I believe there are two main concerns raised here:

update_fields won't work with m2m fields (Django raises an error if you attempt this). I don't believe this is actually an issue, as currently all the m2m fields are handled separately in the update method. And thus they are being saved separately already.

        for attr, value in validated_data.items():
            if attr in info.relations and info.relations[attr].to_many:
                field = getattr(instance, attr)
                field.set(value)
            else:
                setattr(instance, attr, value)
        instance.save()

Users having overridden save methods or custom pre_save signals, where other fields are updated . This is the unfortunate one :(

The imagined scenario would be a save method like:

    def save(self, *args, **kwargs):
        self.some_field= "Foo"
        super().save(*args, **kwargs)

If this method is called with update_fields then indeed some_field will NOT be updated, if it is not included update_fields. This seems like an extremely easy thing to miss, and it is made even worse by Django documentation, which advocates the usage of the magic variables in these cases:

Django will, from time to time, extend the capabilities of built-in model methods, adding new arguments. If you use args, *kwargs in your method definitions, you are guaranteed that your code will automatically support those arguments when they are added.

Thus obfuscating the fact that update_fields exists as an argument and that it can have an impact.

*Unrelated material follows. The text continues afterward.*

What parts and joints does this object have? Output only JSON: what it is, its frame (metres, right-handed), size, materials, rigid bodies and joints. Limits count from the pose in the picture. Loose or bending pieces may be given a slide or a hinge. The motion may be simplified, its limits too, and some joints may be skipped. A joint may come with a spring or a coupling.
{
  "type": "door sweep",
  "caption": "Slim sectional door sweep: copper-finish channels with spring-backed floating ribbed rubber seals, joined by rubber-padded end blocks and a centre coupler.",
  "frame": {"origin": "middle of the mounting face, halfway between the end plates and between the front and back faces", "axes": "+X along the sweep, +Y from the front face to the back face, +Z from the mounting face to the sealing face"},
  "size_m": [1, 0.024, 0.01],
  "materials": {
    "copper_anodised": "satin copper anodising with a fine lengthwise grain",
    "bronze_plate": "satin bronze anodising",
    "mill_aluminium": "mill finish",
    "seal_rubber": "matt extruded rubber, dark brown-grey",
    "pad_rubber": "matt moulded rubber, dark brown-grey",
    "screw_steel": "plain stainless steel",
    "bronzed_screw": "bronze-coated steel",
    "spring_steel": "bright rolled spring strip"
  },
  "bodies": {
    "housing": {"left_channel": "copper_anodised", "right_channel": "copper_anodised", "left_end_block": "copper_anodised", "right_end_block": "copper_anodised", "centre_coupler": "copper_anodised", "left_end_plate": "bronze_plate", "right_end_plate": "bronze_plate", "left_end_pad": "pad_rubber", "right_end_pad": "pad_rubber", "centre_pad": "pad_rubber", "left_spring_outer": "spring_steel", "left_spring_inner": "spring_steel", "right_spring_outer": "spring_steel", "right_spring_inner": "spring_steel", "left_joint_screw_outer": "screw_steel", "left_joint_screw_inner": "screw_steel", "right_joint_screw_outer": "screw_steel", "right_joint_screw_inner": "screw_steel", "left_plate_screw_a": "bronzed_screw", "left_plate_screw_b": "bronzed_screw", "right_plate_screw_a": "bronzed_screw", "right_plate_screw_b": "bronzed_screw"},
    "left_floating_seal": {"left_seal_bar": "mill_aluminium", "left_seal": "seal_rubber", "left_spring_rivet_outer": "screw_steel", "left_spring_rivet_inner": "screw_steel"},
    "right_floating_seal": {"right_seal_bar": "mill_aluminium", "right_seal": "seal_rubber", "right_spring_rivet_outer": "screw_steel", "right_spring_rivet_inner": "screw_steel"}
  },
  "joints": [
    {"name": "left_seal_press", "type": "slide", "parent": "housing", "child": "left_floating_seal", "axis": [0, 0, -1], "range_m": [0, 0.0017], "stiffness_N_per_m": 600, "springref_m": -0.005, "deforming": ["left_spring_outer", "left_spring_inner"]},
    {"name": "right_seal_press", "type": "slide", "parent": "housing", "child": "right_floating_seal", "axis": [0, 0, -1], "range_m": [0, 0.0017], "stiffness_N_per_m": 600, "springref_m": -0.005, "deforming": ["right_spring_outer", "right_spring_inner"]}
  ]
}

So in the end, sadly, I do have to agree that adding this proposed changed would lead to a lot of headaches to a lot of users of this great library.

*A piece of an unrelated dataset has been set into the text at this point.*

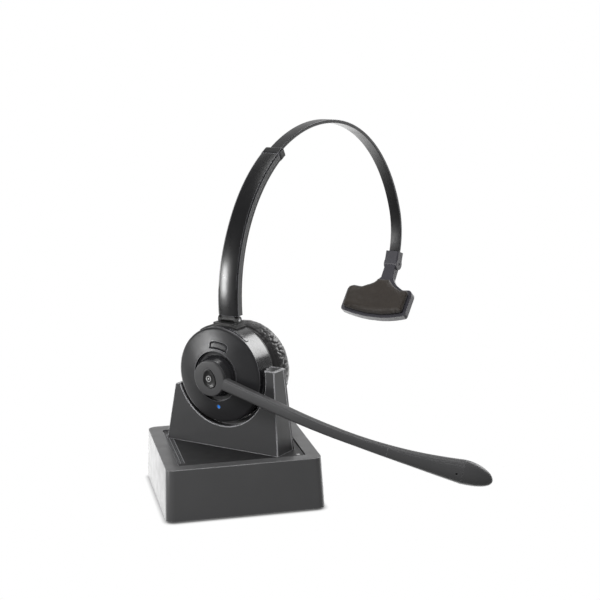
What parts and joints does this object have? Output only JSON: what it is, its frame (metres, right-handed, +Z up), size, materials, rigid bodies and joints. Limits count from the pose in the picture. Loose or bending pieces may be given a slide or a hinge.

However I do believe that having a race condition like this can also lead to issues. It seems like the kind of problem a lot of people might have run into, but can be easily brushed off as a fluke.

It might be worth to (a) make this an option to turn on or (b) add a warning about this in the documentation and/or point a third-party extension that does this. E.g. I've seen drf-extensions's mentioned in these discussions, although I haven't tried it out to see how it works.

Would you be open to adding any of these suggestions? I'd be happy to contribute if so.

alexkiro on 5 Jan 2019

Hi @alexkiro - thanks for the additional writeup. I'm sure this will be useful in the future to anyone tackling the issue.

In regards to overridden save methods, this might be relevant: https://github.com/encode/django-rest-framework/issues/6471#issuecomment-466925465

Any answer here will be complicated, because there are a lot of caveats to how objects are created in Django's ORM.

rpkilby on 2 Mar 2019

❤1 👍1

Hi there,

Thank you all for the interesting discussion.
I would like to add a comment regarding the concerns mentioned by @alexkiro

I think the main problem comes from bad habits in overriding the save() method.
Indeed, the django.db.models.base.Model.save method signature is the following:

    def save(self, force_insert=False, force_update=False, using=None,
             update_fields=None):

Overriding with def save(self, *args, **kwargs) is fast, easy, and... not very rigorous (I have to admit I almost always do it :) ).
Optional parameters are meant to be used for overloading, not overriding.
Overriding with a different signature is not a good practice.

As a suggestion, I attach a python file containing an inherited serializer that overrides the update() method and uses a rigorous call to instance.save()
mymodelserializer.py.zip

Of course, this does not solve the problem mentioned in the previous posts when save() is overridden or when a pre_save signal is connected.
However, I think this is the developer responsibility, DRF default behaviour should be rigorous and comply with django ORM's (including its caveats).

Overriding save() using the correct signature makes visible that one must handle update_fields:

  def save(self, force_insert=False, force_update=False, using=None,
             update_fields=None):
    self.other_field = "test"
    update_fields.append("other_field")
    super().save(force_insert, force_update, using, update_fields)

I might be wrong or miss something. What do you think?

aboutofpluto on 31 Oct 2019

Hi @aboutofpluto. I think there are two items to consider:

The downstream effects of this change.
If update_fields is a sensible default.

As to the former, this is well explained in https://github.com/encode/django-rest-framework/issues/2648#issuecomment-451697353. The reality is that it's very common to see save() methods and pre_save handlers that don't account for update_fields, and by introducing this change in DRF, it's going to generate a lot of confusing headaches.

Regardless, even in an ideal world where we didn't have to consider the above, I'm not convinced that it makes sense to use update_fields by default. It's a tool to be used by the developer, and it's perfectly valid to not take advantage of it. Even though its use is sensible in a lot of cases, it can negatively impact others.

Given the above, I don't think it makes sense to change the serializer's default behavior. That said, it might be worth considering an argument to save()/update() that enables this (but is disabled by default). I'm not sure what exactly this would look like however.

rpkilby on 1 Nov 2019

Hi @rpkilby,
Thank you for your answer. I agree.

Just to explain why I am interesting in update_fields, I use post_save hooks to update fields depending on related models and fields. These hooks trigger an update only if some specific fields are updated. Having update_fields saves a lot of resources (mainly CPU and database queries).

Anyway, here is a version of the serializer using update_fields as an option with default to False. It gives three possibilities (I have not commented nor docstringed yet):

False: Default instance.save()
True: Use validated_data to build update_fields
sequence of strings: Use the parameter as update_fields to instance.save()

mymodelserializer.py.zip

aboutofpluto on 1 Nov 2019

bwesen on 24 Feb 2020

👍9

Has anyone come up with a proper reusable (pluggable) solution? I don't care about custom save's (if they are breaking the contract it's their fault, after all), but I do care both about race conditions and sub-par performance when DRF pulls/pushes the entire set of fields when only one is patched.